-- begin SUPPLIED INFORMATION --

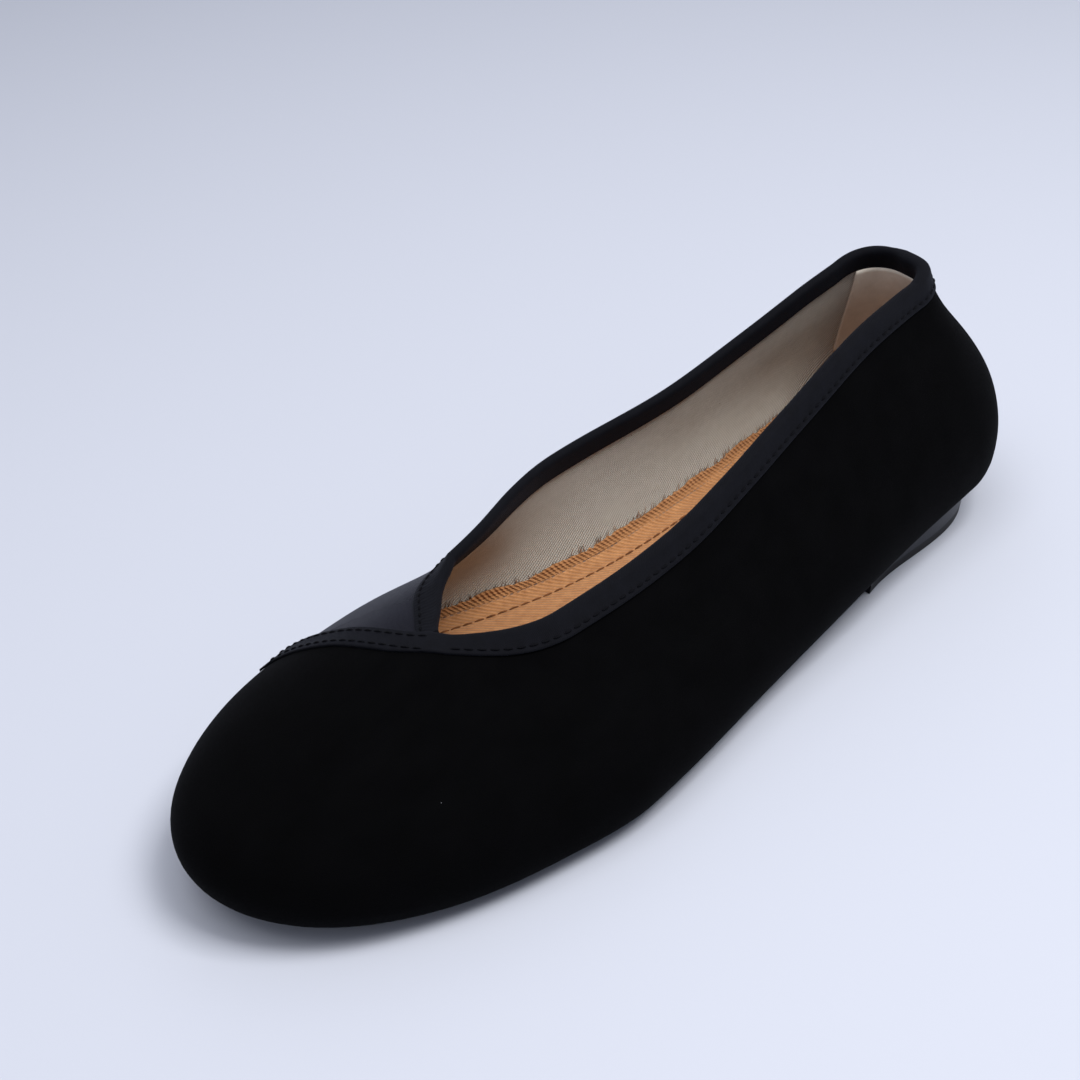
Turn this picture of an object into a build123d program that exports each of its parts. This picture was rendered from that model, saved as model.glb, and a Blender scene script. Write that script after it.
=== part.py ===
from build123d import *
import math
import os

import numpy as np

# A flat slip-on slipper, left foot. X runs to the toe, Y to the outer side, Z up from the floor.

# ---- sole and heel (mm) ----
HEEL_X, HEEL_Y = -88.4, -3.0     # centre of the round heel
BALL_X, BALL_Y = 41.6, -1.0      # centre of the round forepart
HEEL_RISE = 9.0           # floor to the outsole at the heel
TOE_SPRING = 4.2          # floor to the outsole at the toe tip
TREAD_BACK, TREAD_FRONT = 28.0, 72.0   # flat tread on the floor
TOE_X = 121.0
OUTSOLE_THICK = 2.5
OUTSOLE_INSET = 8.0       # outsole edge in from the edge of the upper, forepart
HEEL_INSET = 6.0          # the same round the heel
TOP_LIFT_THICK = 2.5
HEEL_FOOT_INSET = 6.8     # heel tapers a little toward the floor
HEEL_BREAST_X = -51.0
BOARD_THICK, FOAM_THICK, SOCK_THICK = 1.2, 0.7, 0.7
SHANK_THICK, SHANK_WIDE = 1.0, 12.0
SHANK_BACK, SHANK_FRONT = -92.0, 2.0
NAIL_RADIUS = 1.1
NAIL_SPREAD = 13.0

# ---- upper (mm) ----
FEATHER_ROUND = 4.5       # rounding where the upper turns under the foot
SWELL = 4.0               # how far the wall swells beyond the sole edge
MARGIN = 13.0             # lasting margin under the insole board
GAP = 0.1                 # clearance between neighbouring layers
VELVET = (0.0, 0.8)       # layers by depth under the outermost face
SHELL = (0.9, 1.35)
STIFFENER = (1.45, 1.8)
LINING = (1.9, 2.4)
INNER_TRIM = (2.5, 3.0)
TAPE_THICK = 0.5
BINDING_OUT, BINDING_IN = 4.4, 4.0     # binding width outside and inside
CROSS_TAPE_WIDE = 6.4
UNDERLAP = 9.0            # satin carried on below the velvet
GRIP_REACH, GRIP_DEEP = 38.0, 36.0     # heel patch, round from the back seam and down
LIP_RISE = 2.4            # sock edge turned up against the lining
STITCH_STEP, STITCH_SHARE = 4.0, 0.62
STITCH_WIDE, STITCH_THICK = 0.5, 0.3
BINDING_ROW = 3.2         # stitch row below the topline
CROSS_ROWS = (1.3, 5.0)   # stitch rows from the velvet edge
SOCK_ROW = 8.0            # stitch row in from the sole edge

# Shape of the upper: walk along the spine loop from the back seam, then sole edge and
# topline measured outward from the spine, and the height of the topline.
SHAPE = [
    (0.0, 33.0, 10.7, 64.3),      # back seam
    (23.5, 29.5, 11.0, 63.8),
    (47.0, 31.0, 10.9, 62.0),
    (74.0, 33.3, 12.3, 57.8),     # outer side
    (95.0, 35.0, 14.2, 52.0),
    (116.0, 36.8, 16.5, 47.0),
    (141.0, 39.3, 19.2, 42.0),
    (177.0, 44.2, 19.5, 39.5),
    (200.6, 48.5, 19.2, 39.3),
    (224.1, 64.5, 20.4, 39.3),
    (236.0, 75.5, 21.5, 39.5),    # throat corner
    (247.7, 80.0, 17.7, 39.5),    # toe
    (271.2, 64.5, 13.7, 39.5),
    (294.8, 48.5, 13.7, 39.5),
    (318.4, 41.5, 16.5, 39.5),
    (354.4, 30.5, 27.7, 40.2),    # inner side
    (391.4, 25.5, 24.4, 44.4),
    (421.4, 26.0, 21.2, 51.8),
    (448.4, 28.0, 16.2, 61.0),
    (471.9, 29.5, 14.7, 63.8),
]
HEEL_TURN = 47.0
STRAIGHT = BALL_X - HEEL_X
FORE_TURN = 141.4
LOOP = 2 * HEEL_TURN + 2 * STRAIGHT + FORE_TURN
STATION_STEP = LOOP / 48
THROAT = 234.0            # walk position of the throat corner
OUTER_END = 177.0 + 0.85 * FORE_TURN
COUNTER_REACH = 70.0
PUFF_START, PUFF_END = 215.0, 285.0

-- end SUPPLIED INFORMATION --

- [EXERCISE INSTRUCTIONS] Write the data back out verbatim.

- [RESULT OF THIS TASK]
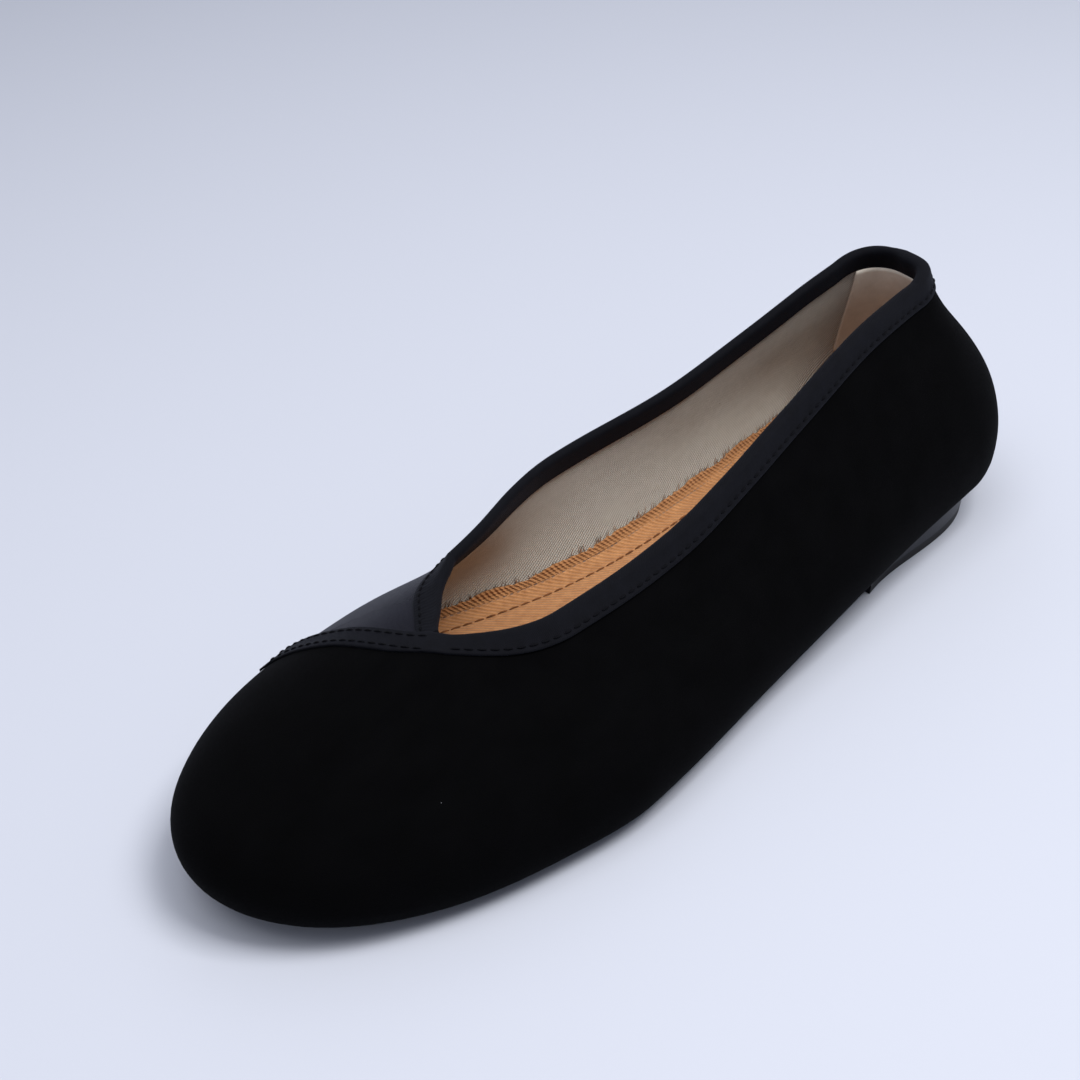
Turn this picture of an object into a build123d program that exports each of its parts. This picture was rendered from that model, saved as model.glb, and a Blender scene script. Write that script after it.
=== part.py ===
from build123d import *
import math
import os

import numpy as np

# A flat slip-on slipper, left foot. X runs to the toe, Y to the outer side, Z up from the floor.

# ---- sole and heel (mm) ----
HEEL_X, HEEL_Y = -88.4, -3.0     # centre of the round heel
BALL_X, BALL_Y = 41.6, -1.0      # centre of the round forepart
HEEL_RISE = 9.0           # floor to the outsole at the heel
TOE_SPRING = 4.2          # floor to the outsole at the toe tip
TREAD_BACK, TREAD_FRONT = 28.0, 72.0   # flat tread on the floor
TOE_X = 121.0
OUTSOLE_THICK = 2.5
OUTSOLE_INSET = 8.0       # outsole edge in from the edge of the upper, forepart
HEEL_INSET = 6.0          # the same round the heel
TOP_LIFT_THICK = 2.5
HEEL_FOOT_INSET = 6.8     # heel tapers a little toward the floor
HEEL_BREAST_X = -51.0
BOARD_THICK, FOAM_THICK, SOCK_THICK = 1.2, 0.7, 0.7
SHANK_THICK, SHANK_WIDE = 1.0, 12.0
SHANK_BACK, SHANK_FRONT = -92.0, 2.0
NAIL_RADIUS = 1.1
NAIL_SPREAD = 13.0

# ---- upper (mm) ----
FEATHER_ROUND = 4.5       # rounding where the upper turns under the foot
SWELL = 4.0               # how far the wall swells beyond the sole edge
MARGIN = 13.0             # lasting margin under the insole board
GAP = 0.1                 # clearance between neighbouring layers
VELVET = (0.0, 0.8)       # layers by depth under the outermost face
SHELL = (0.9, 1.35)
STIFFENER = (1.45, 1.8)
LINING = (1.9, 2.4)
INNER_TRIM = (2.5, 3.0)
TAPE_THICK = 0.5
BINDING_OUT, BINDING_IN = 4.4, 4.0     # binding width outside and inside
CROSS_TAPE_WIDE = 6.4
UNDERLAP = 9.0            # satin carried on below the velvet
GRIP_REACH, GRIP_DEEP = 38.0, 36.0     # heel patch, round from the back seam and down
LIP_RISE = 2.4            # sock edge turned up against the lining
STITCH_STEP, STITCH_SHARE = 4.0, 0.62
STITCH_WIDE, STITCH_THICK = 0.5, 0.3
BINDING_ROW = 3.2         # stitch row below the topline
CROSS_ROWS = (1.3, 5.0)   # stitch rows from the velvet edge
SOCK_ROW = 8.0            # stitch row in from the sole edge

# Shape of the upper: walk along the spine loop from the back seam, then sole edge and
# topline measured outward from the spine, and the height of the topline.
SHAPE = [
    (0.0, 33.0, 10.7, 64.3),      # back seam
    (23.5, 29.5, 11.0, 63.8),
    (47.0, 31.0, 10.9, 62.0),
    (74.0, 33.3, 12.3, 57.8),     # outer side
    (95.0, 35.0, 14.2, 52.0),
    (116.0, 36.8, 16.5, 47.0),
    (141.0, 39.3, 19.2, 42.0),
    (177.0, 44.2, 19.5, 39.5),
    (200.6, 48.5, 19.2, 39.3),
    (224.1, 64.5, 20.4, 39.3),
    (236.0, 75.5, 21.5, 39.5),    # throat corner
    (247.7, 80.0, 17.7, 39.5),    # toe
    (271.2, 64.5, 13.7, 39.5),
    (294.8, 48.5, 13.7, 39.5),
    (318.4, 41.5, 16.5, 39.5),
    (354.4, 30.5, 27.7, 40.2),    # inner side
    (391.4, 25.5, 24.4, 44.4),
    (421.4, 26.0, 21.2, 51.8),
    (448.4, 28.0, 16.2, 61.0),
    (471.9, 29.5, 14.7, 63.8),
]
HEEL_TURN = 47.0
STRAIGHT = BALL_X - HEEL_X
FORE_TURN = 141.4
LOOP = 2 * HEEL_TURN + 2 * STRAIGHT + FORE_TURN
STATION_STEP = LOOP / 48
THROAT = 234.0            # walk position of the throat corner
OUTER_END = 177.0 + 0.85 * FORE_TURN
COUNTER_REACH = 70.0
PUFF_START, PUFF_END = 215.0, 285.0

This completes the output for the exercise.